#### YOUR INSTRUCTIONS
In the records below, find the line containing "Reconstruct the object" and the line containing "FACE_FALL = 2.95"; please repeat exactly the lines from one to the other, both included, and nothing more.

━━ MATERIAL PROVIDED ━━

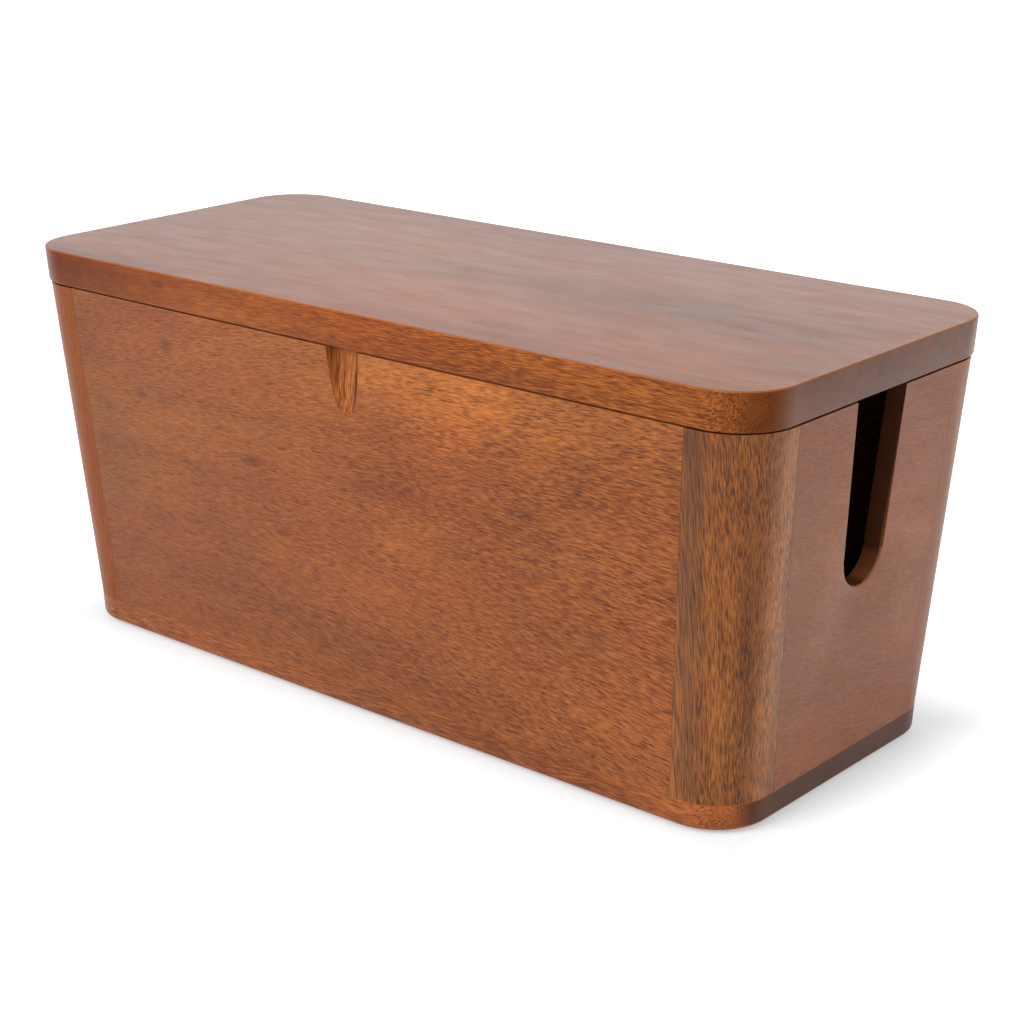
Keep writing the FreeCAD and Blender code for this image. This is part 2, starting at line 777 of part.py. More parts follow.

━━━
━━ MATERIAL PROVIDED ━━

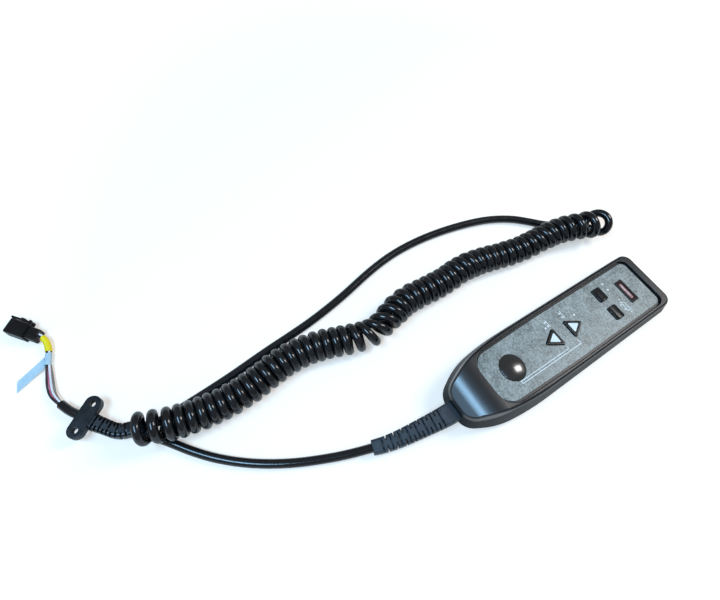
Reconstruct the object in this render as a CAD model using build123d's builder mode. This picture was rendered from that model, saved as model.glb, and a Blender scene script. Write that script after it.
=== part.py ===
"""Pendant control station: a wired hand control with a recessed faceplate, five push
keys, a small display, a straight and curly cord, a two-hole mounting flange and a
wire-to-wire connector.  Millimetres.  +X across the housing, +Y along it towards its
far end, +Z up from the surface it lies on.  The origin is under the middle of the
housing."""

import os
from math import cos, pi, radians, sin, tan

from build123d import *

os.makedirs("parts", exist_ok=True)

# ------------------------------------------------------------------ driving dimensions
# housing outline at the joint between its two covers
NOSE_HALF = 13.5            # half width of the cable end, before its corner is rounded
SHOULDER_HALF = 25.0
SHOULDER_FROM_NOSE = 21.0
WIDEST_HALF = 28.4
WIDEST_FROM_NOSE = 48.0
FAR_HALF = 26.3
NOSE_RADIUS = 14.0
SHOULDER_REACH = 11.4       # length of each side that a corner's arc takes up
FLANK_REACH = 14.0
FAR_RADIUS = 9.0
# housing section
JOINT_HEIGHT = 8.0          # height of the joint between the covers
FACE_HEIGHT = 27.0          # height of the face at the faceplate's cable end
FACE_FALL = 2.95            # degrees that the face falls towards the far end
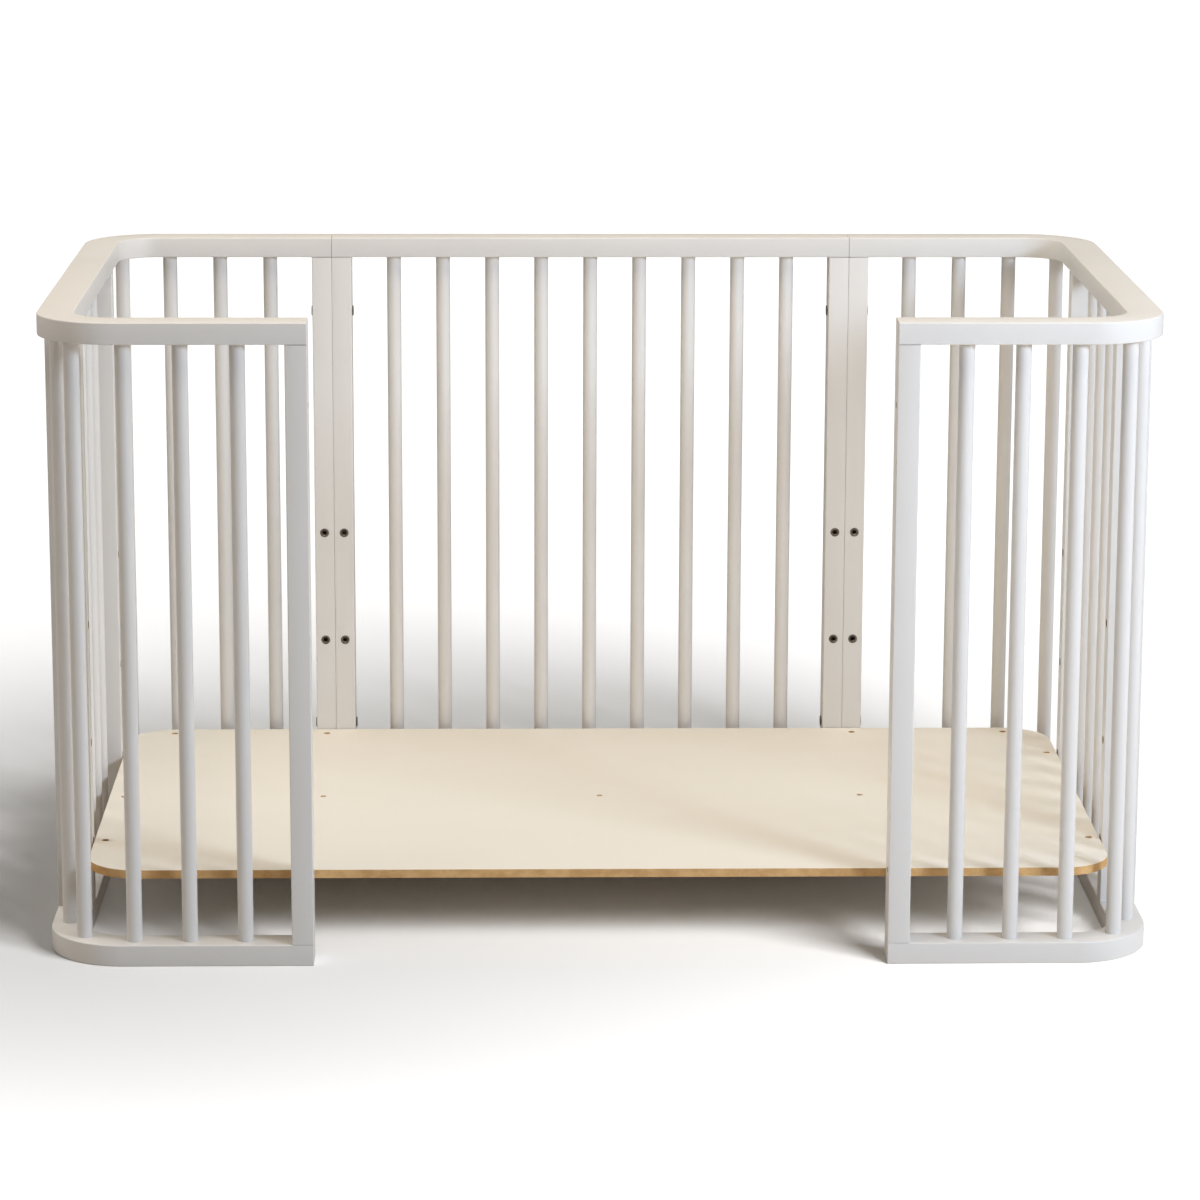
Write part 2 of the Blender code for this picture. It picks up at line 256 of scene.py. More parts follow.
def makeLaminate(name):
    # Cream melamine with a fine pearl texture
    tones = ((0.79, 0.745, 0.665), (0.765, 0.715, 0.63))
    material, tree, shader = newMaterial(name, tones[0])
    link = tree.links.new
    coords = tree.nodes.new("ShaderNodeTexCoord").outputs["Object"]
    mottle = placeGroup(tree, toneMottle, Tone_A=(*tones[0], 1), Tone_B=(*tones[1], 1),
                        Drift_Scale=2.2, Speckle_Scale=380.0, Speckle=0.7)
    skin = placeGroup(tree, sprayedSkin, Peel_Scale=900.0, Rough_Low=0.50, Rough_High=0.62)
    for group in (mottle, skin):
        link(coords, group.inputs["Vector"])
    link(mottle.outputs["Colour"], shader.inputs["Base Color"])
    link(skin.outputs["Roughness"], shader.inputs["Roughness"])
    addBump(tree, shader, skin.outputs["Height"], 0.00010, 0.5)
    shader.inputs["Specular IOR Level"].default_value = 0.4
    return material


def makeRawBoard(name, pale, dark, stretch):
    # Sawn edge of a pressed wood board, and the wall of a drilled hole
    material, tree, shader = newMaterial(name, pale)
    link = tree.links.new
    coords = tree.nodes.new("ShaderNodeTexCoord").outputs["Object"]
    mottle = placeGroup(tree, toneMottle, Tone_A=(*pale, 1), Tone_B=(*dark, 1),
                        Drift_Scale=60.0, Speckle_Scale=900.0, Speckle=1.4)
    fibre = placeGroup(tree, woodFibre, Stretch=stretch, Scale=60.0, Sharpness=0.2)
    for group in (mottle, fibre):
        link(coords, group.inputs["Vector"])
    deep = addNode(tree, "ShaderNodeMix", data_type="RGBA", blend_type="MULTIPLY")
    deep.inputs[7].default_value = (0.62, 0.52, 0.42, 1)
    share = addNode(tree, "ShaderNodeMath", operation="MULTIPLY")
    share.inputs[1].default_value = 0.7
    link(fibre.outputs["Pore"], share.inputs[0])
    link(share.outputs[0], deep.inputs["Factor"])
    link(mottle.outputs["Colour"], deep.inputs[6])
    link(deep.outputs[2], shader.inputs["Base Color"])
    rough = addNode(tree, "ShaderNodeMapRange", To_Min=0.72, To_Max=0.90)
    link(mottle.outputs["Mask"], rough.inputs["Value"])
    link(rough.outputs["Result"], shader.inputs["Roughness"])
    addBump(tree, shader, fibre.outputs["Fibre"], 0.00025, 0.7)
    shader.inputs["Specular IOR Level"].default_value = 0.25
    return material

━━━

#### TASK SOLUTION
Reconstruct the object in this render as a CAD model using build123d's builder mode. This picture was rendered from that model, saved as model.glb, and a Blender scene script. Write that script after it.
=== part.py ===
"""Pendant control station: a wired hand control with a recessed faceplate, five push
keys, a small display, a straight and curly cord, a two-hole mounting flange and a
wire-to-wire connector.  Millimetres.  +X across the housing, +Y along it towards its
far end, +Z up from the surface it lies on.  The origin is under the middle of the
housing."""

import os
from math import cos, pi, radians, sin, tan

from build123d import *

os.makedirs("parts", exist_ok=True)

# ------------------------------------------------------------------ driving dimensions
# housing outline at the joint between its two covers
NOSE_HALF = 13.5            # half width of the cable end, before its corner is rounded
SHOULDER_HALF = 25.0
SHOULDER_FROM_NOSE = 21.0
WIDEST_HALF = 28.4
WIDEST_FROM_NOSE = 48.0
FAR_HALF = 26.3
NOSE_RADIUS = 14.0
SHOULDER_REACH = 11.4       # length of each side that a corner's arc takes up
FLANK_REACH = 14.0
FAR_RADIUS = 9.0
# housing section
JOINT_HEIGHT = 8.0          # height of the joint between the covers
FACE_HEIGHT = 27.0          # height of the face at the faceplate's cable end
FACE_FALL = 2.95            # degrees that the face falls towards the far end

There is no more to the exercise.